Seán Cummins

Personal information
- Native name: Seán Ó Cuimin (Irish)
- Born: 1985 (age 40–41) Inistioge, County Kilkenny, Ireland

Sport
- Sport: Hurling
- Position: Right corner-back

Club
- Years: Club
- 2003-present: Rower–Inistioge

Club titles
- Kilkenny titles: 0

Inter-county*
- Years: County / Apps (scores)
- 2006-2010: Kilkenny / 1 (0-00)

Inter-county titles
- Leinster titles: 0
- All-Irelands: 0
- NHL: 1
- All Stars: 0
- *Inter County team apps and scores correct as of 19:03, 25 February 2012.

= Seán Cummins =

Irish hurler

Seán Cummins (born 1985) is an Irish hurler who played as a substitute right corner-back for the Kilkenny senior team.

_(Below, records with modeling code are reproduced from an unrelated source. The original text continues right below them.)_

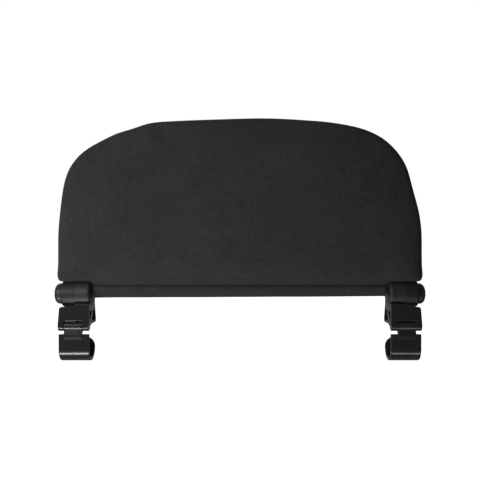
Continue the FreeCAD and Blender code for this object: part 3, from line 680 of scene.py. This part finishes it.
def make_stitches(material, hem):
    """Rows of thread along the seam, front and back, pressed into the cloth."""
    random.seed(11)
    shape = bmesh.new()
    count = int(2 * SEAM_HALF_LENGTH / STITCH_PITCH) - 1
    for side in (-1, 1):
        for step in range(count):
            shift = random.uniform(-STITCH_SHIFT, STITCH_SHIFT)
            x = (step - (count - 1) / 2) * STITCH_PITCH + shift
            tilt = random.uniform(-STITCH_TILT, STITCH_TILT)
            rise = random.uniform(-STITCH_RISE, STITCH_RISE)
            height = SEAM_HEIGHT + STITCH_ABOVE_SEAM + rise
            depth = surface_depth(hem, x, height, side)
            place = (Matrix.Translation((x, depth + side * THREAD_PROUD, height))
                     @ Matrix.Rotation(tilt, 4, "Y") @ Matrix.Rotation(math.pi / 2, 4, "Y"))
            add_stitch(shape, place)
    mesh = bpy.data.meshes.new("seam_stitches")
    shape.to_mesh(mesh)
    shape.free()
    piece = add_object("seam_stitches", mesh)
    return finish_piece(piece, "headrest", material)


def surface_depth(piece, x, height, side):
    """How deep the piece's surface lies at (x, height), seen from that side."""
    start = Vector((x, side * 0.1, height))
    hit, place, _, _ = piece.ray_cast(start, Vector((0, -side, 0)))
    return place.y if hit else side * HEM_HIGH.y


def add_stitch(shape, place):
    """One stitch: a thread that dives into the cloth at both ends."""
    rings = []
    for share in np.linspace(-1, 1, THREAD_RINGS):
        thin = math.sqrt(max(1 - abs(share) ** 3, 0.05))
        ring = []
        for turn in range(THREAD_SIDES):
            angle = turn * math.tau / THREAD_SIDES
            local = Vector((THREAD_RADIUS * thin * math.cos(angle),
                            THREAD_RADIUS * thin * math.sin(angle),
                            share * STITCH_LENGTH / 2))
            ring.append(shape.verts.new(place @ local))
        rings.append(ring)
    for near, far in zip(rings, rings[1:]):
        for turn in range(THREAD_SIDES):
            after = (turn + 1) % THREAD_SIDES
            shape.faces.new((near[turn], near[after], far[after], far[turn]))
    shape.faces.new(reversed(rings[0]))
    shape.faces.new(rings[-1])


# ------------------------------------------------------------ inner foam

def make_foam(node, material, cover):
    """A cut foam sheet with eased edges, skived thin towards the cover's rim."""
    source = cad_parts[node]
    piece = add_object(f"{node}_sheet", source.data.copy())
    piece.data.materials.clear()
    voxel_remesh(piece, FOAM_VOXEL)
    points = coordinates(piece)
    distance, inward = nearest_on_outline(points[:, [0, 2]], COVER_OUTLINE)
    short = np.clip(FOAM_RIM_GAP - distance, 0, None)
    points[:, 0] += inward[:, 0] * short
    points[:, 2] += inward[:, 1] * short
    for point in points:
        front = surface_depth(cover, point[0], point[2], -1) + FOAM_CLEARANCE
        back = surface_depth(cover, point[0], point[2], 1) - FOAM_CLEARANCE
        point[1] = min(max(point[1], front), back)
    set_coordinates(piece, points)
    select_only(piece)
    modifier = piece.modifiers.new("ease", "SMOOTH")
    modifier.factor = 0.5
    modifier.iterations = 3
    bpy.ops.object.modifier_apply(modifier=modifier.name)
    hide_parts(node)
    return finish_piece(piece, "headrest", material)


# -------------------------------------------------------- CAD pieces' looks

def dress(nodes, material):
    for node in nodes:
        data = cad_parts[node].data
        data.materials.clear()
        data.materials.append(material)


def pair(name):
    return [f"{name}_{side}" for side in SIDES]


# ----------------------------------------------------- camera, light, stage

def make_camera():
    camera = bpy.data.objects.new("camera", bpy.data.cameras.new("camera"))
    bpy.context.scene.collection.objects.link(camera)
    low, high = cad_box
    camera.location = (0, -VIEW_DISTANCE, (low.z + high.z) / 2)
    camera.rotation_euler = (math.pi / 2, 0, 0)
    camera.data.sensor_width = 36
    camera.data.lens = camera.data.sensor_width / 2 / math.tan(VIEW_ANGLE / 2)
    camera.data.clip_start = 0.01
    bpy.context.scene.camera = camera


def add_area(name, place, target, width, height, power, colour):
    light = bpy.data.lights.new(name, "AREA")
    light.shape = "RECTANGLE"
    light.size, light.size_y = width, height
    light.energy = power
    light.color = colour
    lamp = bpy.data.objects.new(name, light)
    bpy.context.scene.collection.objects.link(lamp)
    lamp.location = place
    lamp.rotation_euler = (Vector(target) - Vector(place)).to_track_quat("-Z", "Y").to_euler()
    lamp.visible_camera = False
    return lamp


def make_lights():
    for light in LIGHTS:
        add_area(*light)


def make_world():
    """White to the eye, bright behind the object and dim in front of it."""
    world = bpy.data.worlds.new("studio")
    world.use_nodes = True
    tree = world.node_tree
    background = tree.nodes["Background"]
    background.inputs["Strength"].default_value = 1.0
    split = tree.nodes.new("ShaderNodeSeparateXYZ")
    tree.links.new(tree.nodes.new("ShaderNodeTexCoord").outputs["Generated"], split.inputs[0])
    behind = tree.nodes.new("ShaderNodeMapRange")
    behind.inputs["From Min"].default_value = WORLD_BLEND[0]
    behind.inputs["From Max"].default_value = WORLD_BLEND[1]
    behind.inputs["To Min"].default_value = WORLD_IN_FRONT
    behind.inputs["To Max"].default_value = WORLD_BEHIND
    tree.links.new(split.outputs["Y"], behind.inputs["Value"])
    seen = tree.nodes.new("ShaderNodeMix")
    seen.data_type = "FLOAT"
    tree.links.new(tree.nodes.new("ShaderNodeLightPath").outputs["Is Camera Ray"], seen.inputs[0])
    tree.links.new(behind.outputs[0], seen.inputs[2])
    seen.inputs[3].default_value = 1.0
    tree.links.new(seen.outputs[0], background.inputs["Color"])
    bpy.context.scene.world = world


def make_floor():
    mesh = bpy.data.meshes.new("floor")
    half = FLOOR_SIZE / 2
    mesh.from_pydata([(-half, -half, 0), (half, -half, 0), (half, half, 0), (-half, half, 0)],
                     [], [(0, 1, 2, 3)])
    floor = add_object("floor", mesh)
    floor.location.z = cad_box[0].z - FLOOR_DROP
    material = bpy.data.materials.new("pale_floor")
    material.use_nodes = True
    surface = material.node_tree.nodes["Principled BSDF"]
    surface.inputs["Base Color"].default_value = (0.9, 0.9, 0.9, 1)
    surface.inputs["Roughness"].default_value = 0.9
    surface.inputs["Emission Color"].default_value = (1, 1, 1, 1)
    surface.inputs["Emission Strength"].default_value = 1.0
    mesh.materials.append(material)
    floor.visible_glossy = False
    floor.visible_diffuse = False


# ------------------------------------------------------------------- build

bpy.context.scene.view_settings.view_transform = "Standard"
make_camera()
make_lights()
make_world()
make_floor()

cloth = cover_cloth()
COVER_OUTLINE = cover_outline()
cover_piece = make_cover(cloth, COVER_OUTLINE)
hem_piece = make_hem(cloth)
make_stitches(thread(), hem_piece)

foam_material = foam()
for foam_node in ("foam_front", "foam_core", "foam_back"):
    make_foam(foam_node, foam_material, cover_piece)

dress(pair("tube_clip"), moulded("clip_nylon", (0.0112, 0.0123, 0.0117), 0.22, 0.45, 0.002))
dress(pair("hinge_arm"), moulded(
    "arm_nylon", (0.0118, 0.0129, 0.0121), 0.24, 0.45, 0.003, gloss=0.42,
    matt_above=SHOULDER_HEIGHT / MM))
dress(pair("outer_hub"), moulded(
    "hub_nylon", (0.0080, 0.0089, 0.0081), 0.50, 0.45, 0.03, gloss=0.36))
dress(pair("push_button"), moulded(
    "button_nylon", (0.0100, 0.0118, 0.0125), 0.46, 0.40, 0.02, edge_wear_and_highlight=0.1))
dress(pair("lock_gear"), moulded("gear_acetal", (0.55, 0.54, 0.50), 0.35, 0.25, 0.02))
dress(["cross_rod"] + pair("pivot_pin"), metal("bright_steel", (0.52, 0.53, 0.55), 0.28, 0.02))
dress(["frame_arch"], metal("tube_steel", (0.36, 0.37, 0.38), 0.36, 0.03))
dress(pair("frame_screw") + pair("rod_nut"), metal("zinc_steel", (0.58, 0.58, 0.56), 0.32, 0.02))
dress(pair("lock_spring"), metal("spring_wire", (0.42, 0.42, 0.44), 0.25, 0.01))
dress(["stiffener_board"], fibre_board())
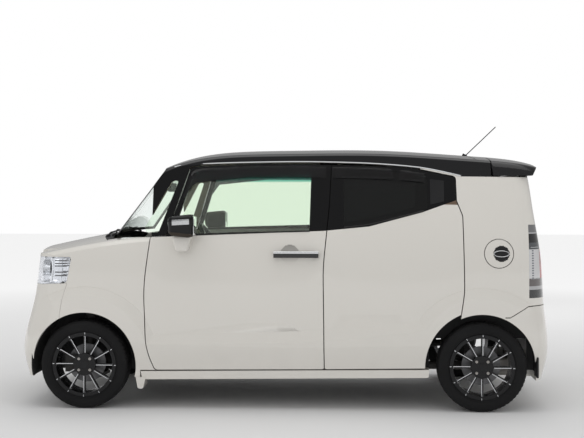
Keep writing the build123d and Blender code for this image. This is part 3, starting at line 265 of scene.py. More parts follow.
# ---- Finishes -------------------------------------------------------------------------------------
@dataclass(frozen=True)
class Finish:
    """A surface finish, made into one material on first use."""

    name: str
    colour: Colour
    roughness: float = 0.5
    metallic: float = 0.0
    coat: float = 0.0
    shine: float = 0.5

    def material(self) -> bpy.types.Material:
        """Returns the finish's material."""
        made = bpy.data.materials.get(self.name)
        if made:
            return made
        made = bpy.data.materials.new(self.name)
        made.use_nodes = True
        tree = made.node_tree
        shader = next(n for n in tree.nodes if n.type == "BSDF_PRINCIPLED")
        shader.inputs["Base Color"].default_value = self.colour
        shader.inputs["Roughness"].default_value = self.roughness
        shader.inputs["Metallic"].default_value = self.metallic
        shader.inputs["Coat Weight"].default_value = self.coat
        shader.inputs["Specular IOR Level"].default_value = self.shine
        shader.inputs["Coat Roughness"].default_value = 0.04
        made.diffuse_color = self.colour
        place = tree.nodes.new("ShaderNodeTexCoord")
        self.dress(tree, shader, place.outputs["Object"])
        return made

    def dress(self, tree: bpy.types.NodeTree, shader: bpy.types.Node, place: bpy.types.NodeSocket) -> None:
        """Adds the finish's own nodes; the plain finish varies its roughness a little.

        Args:
            tree: the material's tree.
            shader: its Principled BSDF.
            place: object coordinates, in metres.
        """
        cloud = noise(tree, place, 14.0, 4.0)
        spread = ramp(tree, cloud.outputs["Fac"], 0.3, 0.7, max(self.roughness - 0.06, 0.02),
                      min(self.roughness + 0.08, 1.0))
        link_in(tree, spread, shader.inputs["Roughness"])

    def use(self, tree: bpy.types.NodeTree, effect: Effect, place: bpy.types.NodeSocket,
            **values: float | Colour) -> bpy.types.Node:
        """Places a shared effect in a tree with its own values and returns the group node."""
        node = tree.nodes.new("ShaderNodeGroup")
        node.node_tree = effect.group()
        link_in(tree, place, node.inputs["Vector"])
        for label, value in values.items():
            node.inputs[label].default_value = value
        return node

    def bump(self, tree: bpy.types.NodeTree, shader: bpy.types.Node, height: bpy.types.NodeSocket,
             depth: float, strength: float = 0.5) -> None:
        """Feeds a height into the shader's normal, with its depth in metres."""
        node = tree.nodes.new("ShaderNodeBump")
        node.inputs["Strength"].default_value = strength
        node.inputs["Distance"].default_value = depth
        link_in(tree, height, node.inputs["Height"])
        link_in(tree, node.outputs["Normal"], shader.inputs["Normal"])


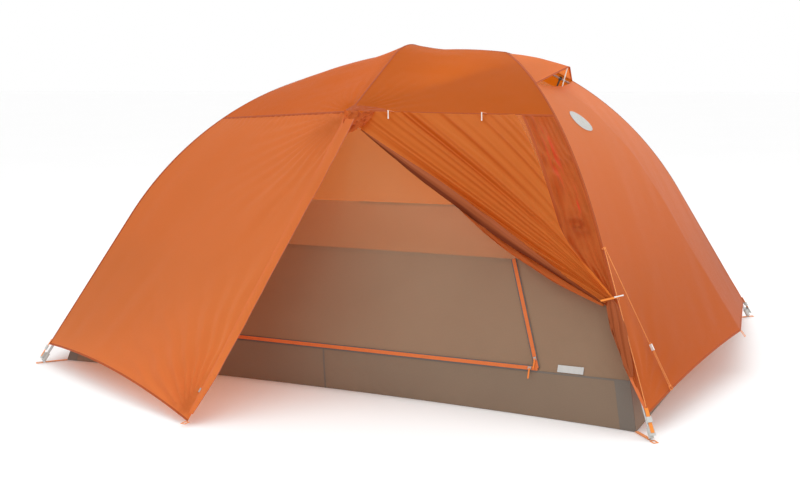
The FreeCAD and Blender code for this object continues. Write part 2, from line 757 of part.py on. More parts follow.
def side_walls():
    """The wall, door and mesh of the long sides. The rear side is the front one mirrored."""
    low_z, high_z = size("tub_height"), size("wall_top_z")
    left = [wall_end_x(FOOT, z) for z in (low_z, high_z)]
    right = [wall_end_x(HEAD, z) for z in (low_z, high_z)]
    hinge = size("door_hinge_x")
    zips = [zip_x(z) for z in (low_z, high_z)]
    hinge_top, zip_top = 0.22, 0.88

    def lower(low_x, high_x):
        low = [wall_point(x, low_z) for x in low_x]
        high = [wall_point(x, high_z) for x in high_x]
        return flat_panel(low[0], low[1], high[0], high[1])

    def mesh_piece(x_a, x_b, top_a, top_b, left_side=None, right_side=None, across=5):
        bottom = line(wall_point(x_a, high_z), wall_point(x_b, high_z))

        def top(share):
            return canopy_top(top_a + (top_b - top_a) * share)

        left_side = left_side or line(top(0), bottom(0))
        right_side = right_side or line(top(1), bottom(1))
        return cloth(patch(top, bottom, left_side, right_side, across, 6))

    def leg_side(leg):
        share_low = crease_shift(leg)[1]
        return lambda share: canopy_line(leg, leg.seam + (share_low - leg.seam) * share)

    walls = [lower((left[0], hinge), (left[1], hinge)), lower((zips[0], right[0]), (zips[1], right[1]))]
    meshes = [
        mesh_piece(left[1], hinge, 0, hinge_top, left_side=leg_side(FOOT)),
        mesh_piece(zips[1], right[1], zip_top, 1, right_side=leg_side(HEAD)),
    ]
    feature("side_walls", Part.makeCompound(walls + [mirrored(s) for s in walls]))
    feature("side_meshes", Part.makeCompound(meshes + [mirrored(s) for s in meshes]))
    door = [lower((hinge, zips[0]), (hinge, zips[1])), mesh_piece(hinge, zips[1], hinge_top, zip_top, across=9)]
    feature("door_front", Part.makeCompound(door))
    feature("door_rear", Part.makeCompound([mirrored(s) for s in door]))


def end_walls():
    walls, meshes = [], []
    low_z, high_z = size("tub_height"), size("wall_top_z")
    for leg in (FOOT, HEAD):
        corners = []
        for z in (low_z, high_z):
            x = wall_end_x(leg, z)
            corners.append(wall_point(x, z))
        low, high = corners
        low_b, high_b = Vector(low.x, -low.y, low.z), Vector(high.x, -high.y, high.z)
        walls.append(flat_panel(low, low_b, high, high_b))
        share_low = crease_shift(leg)[1]

        def front_side(share, leg=leg, share_low=share_low):
            if share < 0.5:
                return canopy_line(leg, TOP_SHARE + (leg.seam - TOP_SHARE) * share * 2)
            return canopy_line(leg, leg.seam + (share_low - leg.seam) * (share * 2 - 1))

        def rear_side(share, front_side=front_side):
            return turned_to(-1, front_side(share))

        top = line(front_side(0), rear_side(0))
        meshes.append(cloth(patch(top, line(high, high_b), front_side, rear_side, 7, 11)))
    feature("end_walls", Part.makeCompound(walls))
    feature("end_meshes", Part.makeCompound(meshes))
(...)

Cummins joined the team during the 2006, however, he remained on the fringes of the team for a number of years before making his debut in 2009. As a player, he has won one All-Ireland winners' medal at intermediate level and a National League winners' medal. He has also won four All-Ireland medals at senior level as a non-playing substitute.

At club level Cummins plays hurling with Rower–Inistioge.